- Task requirements:
Output only the span of lines that begins at the line containing "Describe how this" and ends at the last line of the data, both included, exactly as they appear.

========

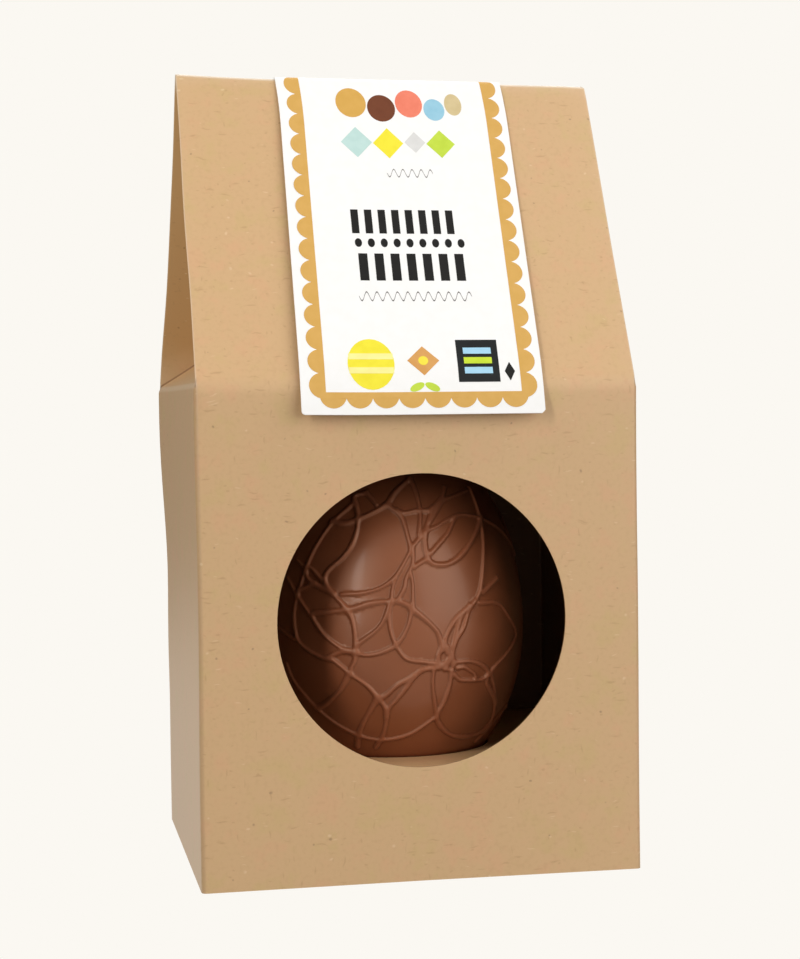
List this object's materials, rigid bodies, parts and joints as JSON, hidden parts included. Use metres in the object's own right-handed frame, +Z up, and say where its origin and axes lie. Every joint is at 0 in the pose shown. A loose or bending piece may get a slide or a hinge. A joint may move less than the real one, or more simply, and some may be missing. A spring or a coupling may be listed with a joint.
{
  "type": "chocolate egg in a window carton",
  "caption": "Drizzled milk chocolate egg standing in a folded kraft carton with a round window, a holed shelf and a card label folded over its ridge.",
  "frame": {"origin": "middle of the carton's base, on the surface it stands on", "axes": "+Z up, the carton's window faces -Y and its width runs along X"},
  "size_m": [0.11, 0.1004, 0.2029],
  "materials": {
    "kraft_board": "uncoated brown kraft board with small darker and lighter fibres",
    "insert_board": "uncoated brown kraft board",
    "milk_chocolate": "milk chocolate with a soft satin sheen and drizzled strands of the same chocolate",
    "label_card": "smooth white card with matt print"
  },
  "bodies": {
    "root": {"carton": "kraft_board", "base_flaps": "kraft_board", "shelf": "insert_board", "egg": "milk_chocolate", "label": "label_card"}
  },
  "joints": []
}
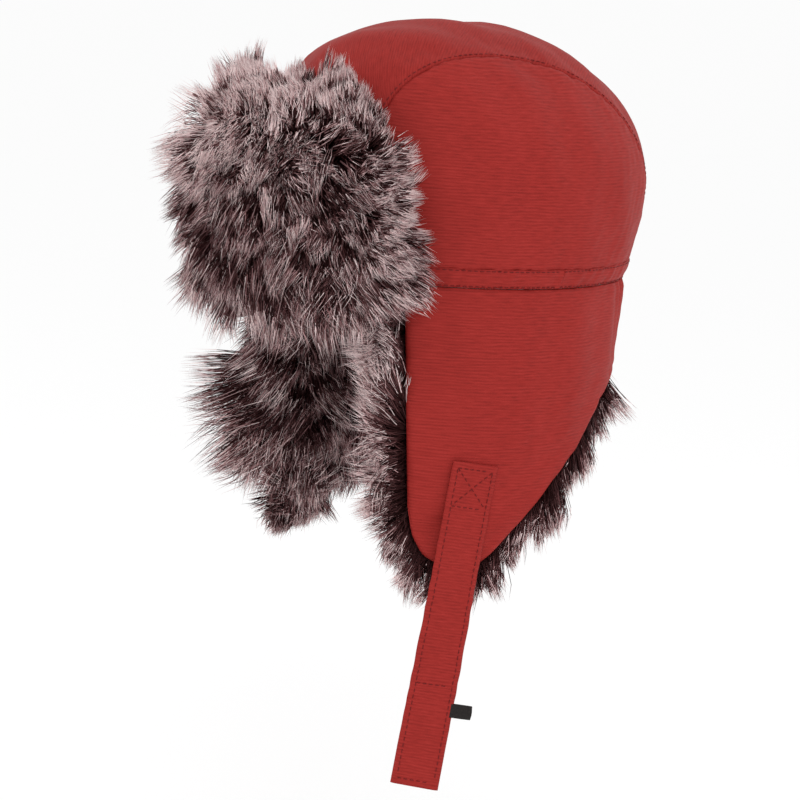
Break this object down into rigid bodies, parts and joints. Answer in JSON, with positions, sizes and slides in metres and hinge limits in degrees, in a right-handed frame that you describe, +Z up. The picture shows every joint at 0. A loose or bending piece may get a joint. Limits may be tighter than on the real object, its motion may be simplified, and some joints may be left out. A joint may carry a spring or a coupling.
{
  "type": "trapper hat",
  "caption": "Padded nylon trapper hat with a fur front flap, fur-lined fold-up ear flaps, a neck guard and a hook-and-loop chin strap.",
  "frame": {"origin": "centre of the head opening, on the lower edge of the base band", "axes": "+Z up through the crown, +X to the wearer's left, -Y to the front"},
  "size_m": [0.1862, 0.275, 0.4114],
  "materials": {
    "nylon": "matt brick-red nylon with a fine horizontal slub rib",
    "nylon_twill": "matt brick-red nylon with the rib on the bias",
    "fur": "long-pile grey-brown imitation fur with dark roots and pale tips",
    "wadding": "white polyester wadding",
    "lining": "smooth black lining cloth",
    "elastic": "woven white elastic",
    "tape": "dark red hook-and-loop tape",
    "label": "plain dark woven tab"
  },
  "bodies": {
    "crown": {"crown_top_panel": "nylon_twill", "crown_side_panel_left": "nylon", "crown_side_panel_right": "nylon", "crown_top_wadding": "wadding", "crown_side_wadding_left": "wadding", "crown_side_wadding_right": "wadding", "crown_lining": "lining", "base_band": "nylon", "back_elastic": "elastic", "sweatband": "lining", "neck_guard_shell": "nylon", "neck_guard_wadding": "wadding", "neck_guard_fur": "fur", "crown_loop_patch": "tape"},
    "front_flap": {"front_flap_shell": "nylon", "front_flap_wadding": "wadding", "front_flap_fur": "fur", "front_flap_hook_patch": "tape"},
    "left_ear_flap": {"left_ear_flap_shell": "nylon", "left_ear_flap_wadding": "wadding", "left_ear_flap_fur": "fur", "chin_strap_sewn_end": "nylon"},
    "right_ear_flap": {"right_ear_flap_shell": "nylon", "right_ear_flap_wadding": "wadding", "right_ear_flap_fur": "fur", "right_flap_loop_tape": "tape"},
    "chin_strap": {"chin_strap": "nylon", "strap_hook_tape": "tape", "strap_flag_tab": "label"}
  },
  "joints": [
    {"name": "front_flap_fold", "type": "hinge", "parent": "crown", "child": "front_flap", "pos_m": [0, -0.1, 0], "axis": [1, 0, 0], "range_deg": [0, 110]},
    {"name": "left_ear_flap_fold", "type": "hinge", "parent": "crown", "child": "left_ear_flap", "pos_m": [0.0893, -0.085, -0.006], "axis": [0, -0.9029, 0.4298], "range_deg": [0, 150]},
    {"name": "right_ear_flap_fold", "type": "hinge", "parent": "crown", "child": "right_ear_flap", "pos_m": [-0.0893, -0.085, -0.006], "axis": [0, 0.9029, -0.4298], "range_deg": [0, 150]},
    {"name": "chin_strap_swing", "type": "hinge", "parent": "left_ear_flap", "child": "chin_strap", "pos_m": [0.08236, -0.0569, -0.1575], "axis": [0.38, 0.917, -0.1214], "range_deg": [-60, 85]}
  ]
}
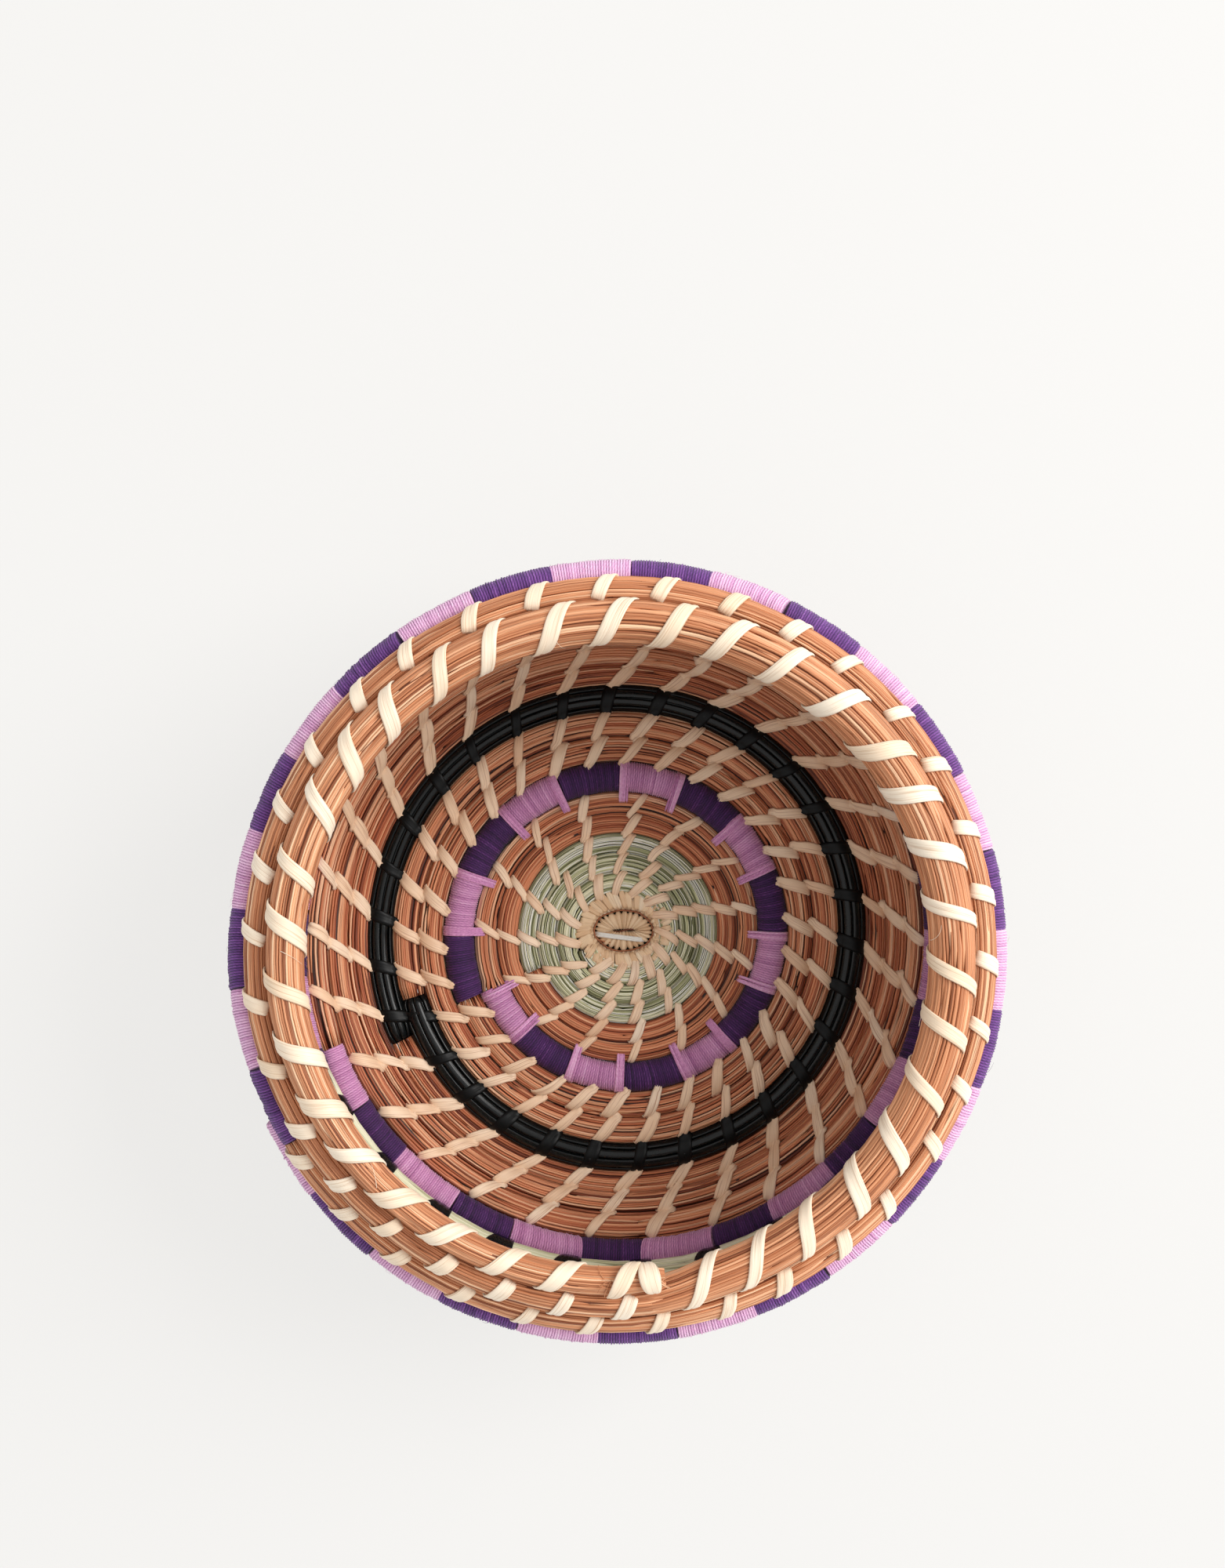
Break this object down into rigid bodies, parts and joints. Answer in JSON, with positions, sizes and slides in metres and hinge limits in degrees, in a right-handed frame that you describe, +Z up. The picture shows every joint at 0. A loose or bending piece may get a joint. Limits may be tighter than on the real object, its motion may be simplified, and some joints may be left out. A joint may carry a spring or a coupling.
{
  "type": "coiled pine needle basket",
  "caption": "Round-bellied coiled basket of stitched pine needles with thread-wrapped and coloured rows, a flat floor and a drawn-in open mouth.",
  "frame": {"origin": "on the ground under the middle of the floor, where the coil starts", "axes": "+Z up through the mouth; seen from above the coil winds anticlockwise, and its changes of material lie on the -X side a little towards -Y"},
  "size_m": [0.1863, 0.1859, 0.085],
  "materials": {
    "raffia": "flat natural raffia strands, satin",
    "white_thread": "white cotton thread, matte",
    "green_grass": "bundled dried sage-green grass, matte",
    "brown_needles": "bundled dried pine needles, satin",
    "lilac_thread": "tight wraps of lilac cotton thread, matte",
    "purple_thread": "tight wraps of dark purple cotton thread, matte",
    "black_strips": "flat black dyed strips laid lengthwise, glossy",
    "pale_grass": "bundled pale green grass, satin"
  },
  "bodies": {
    "root": {"raffia_start_pad": "raffia", "start_thread_tie": "white_thread", "raffia_start_ring": "raffia", "green_grass_coil": "green_grass", "centre_needle_coil": "brown_needles", "floor_wrapped_coil": "lilac_thread", "floor_needle_coil": "brown_needles", "black_strip_coil": "black_strips", "wall_needle_coil_1": "brown_needles", "wall_needle_coil_2": "brown_needles", "wall_needle_coil_3": "brown_needles", "lower_wrapped_coil": "purple_thread", "pale_grass_coil_1": "pale_grass", "pale_grass_coil_2": "pale_grass", "pale_grass_coil_3": "pale_grass", "pale_grass_coil_4": "pale_grass", "pale_grass_coil_5": "pale_grass", "pale_grass_coil_6": "pale_grass", "upper_wrapped_coil": "lilac_thread", "shoulder_needle_coil": "brown_needles", "rim_needle_coil": "brown_needles", "rim_stitch_01": "raffia", "rim_stitch_02": "raffia", "rim_stitch_03": "raffia", "rim_stitch_04": "raffia", "rim_stitch_05": "raffia", "rim_stitch_06": "raffia", "rim_stitch_07": "raffia", "rim_stitch_08": "raffia", "rim_stitch_09": "raffia", "rim_stitch_10": "raffia", "rim_stitch_11": "raffia", "rim_stitch_12": "raffia", "rim_stitch_13": "raffia", "rim_stitch_14": "raffia", "rim_stitch_15": "raffia", "rim_stitch_16": "raffia", "rim_stitch_17": "raffia", "rim_stitch_18": "raffia", "rim_stitch_19": "raffia", "rim_stitch_20": "raffia", "rim_stitch_21": "raffia", "rim_stitch_22": "raffia", "rim_stitch_23": "raffia", "rim_stitch_24": "raffia", "rim_stitch_25": "raffia", "rim_stitch_26": "raffia", "rim_stitch_27": "raffia", "rim_stitch_28": "raffia", "rim_stitch_29": "raffia", "rim_stitch_30": "raffia", "rim_stitch_31": "raffia", "rim_stitch_32": "raffia", "rim_stitch_33": "raffia", "knot_end_left": "raffia", "knot_end_right": "raffia"}
  },
  "joints": []
}
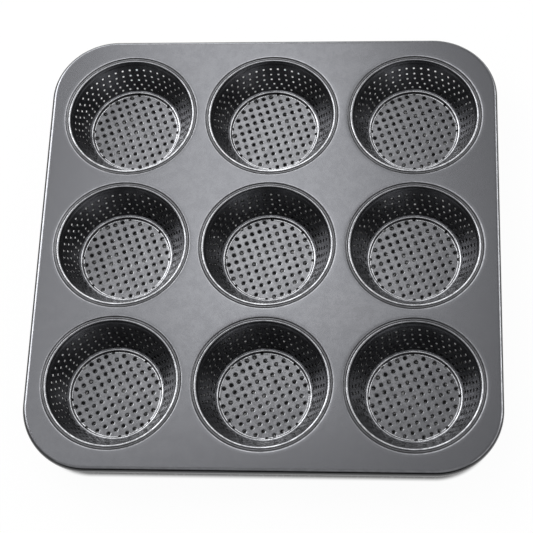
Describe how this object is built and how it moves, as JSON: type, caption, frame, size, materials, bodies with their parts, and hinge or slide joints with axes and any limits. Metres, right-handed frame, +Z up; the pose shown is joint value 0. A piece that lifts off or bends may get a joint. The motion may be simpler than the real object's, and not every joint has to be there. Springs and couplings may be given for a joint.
{
  "type": "perforated muffin pan",
  "caption": "Rounded square muffin pan with rows of shallow perforated cups seated in a flat top plate with a rolled, wired edge.",
  "frame": {"origin": "centre of the pan in plan, level with the undersides of the cups", "axes": "+Z up out of the cups, +X across the pan, +Y from the front edge to the back edge, which is the slightly longer way"},
  "size_m": [0.265, 0.27, 0.0218],
  "materials": {
    "coating": "satin dark grey non-stick coating with a fine sparkle",
    "steel": "plain drawn wire"
  },
  "bodies": {
    "root": {"top_plate": "coating", "rim_wire": "steel", "cup_front_left": "coating", "cup_front_centre": "coating", "cup_front_right": "coating", "cup_middle_left": "coating", "cup_middle_centre": "coating", "cup_middle_right": "coating", "cup_back_left": "coating", "cup_back_centre": "coating", "cup_back_right": "coating"}
  },
  "joints": []
}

========

- Result:
Describe how this object is built and how it moves, as JSON: type, caption, frame, size, materials, bodies with their parts, and hinge or slide joints with axes and any limits. Metres, right-handed frame, +Z up; the pose shown is joint value 0. A piece that lifts off or bends may get a joint. The motion may be simpler than the real object's, and not every joint has to be there. Springs and couplings may be given for a joint.
{
  "type": "perforated muffin pan",
  "caption": "Rounded square muffin pan with rows of shallow perforated cups seated in a flat top plate with a rolled, wired edge.",
  "frame": {"origin": "centre of the pan in plan, level with the undersides of the cups", "axes": "+Z up out of the cups, +X across the pan, +Y from the front edge to the back edge, which is the slightly longer way"},
  "size_m": [0.265, 0.27, 0.0218],
  "materials": {
    "coating": "satin dark grey non-stick coating with a fine sparkle",
    "steel": "plain drawn wire"
  },
  "bodies": {
    "root": {"top_plate": "coating", "rim_wire": "steel", "cup_front_left": "coating", "cup_front_centre": "coating", "cup_front_right": "coating", "cup_middle_left": "coating", "cup_middle_centre": "coating", "cup_middle_right": "coating", "cup_back_left": "coating", "cup_back_centre": "coating", "cup_back_right": "coating"}
  },
  "joints": []
}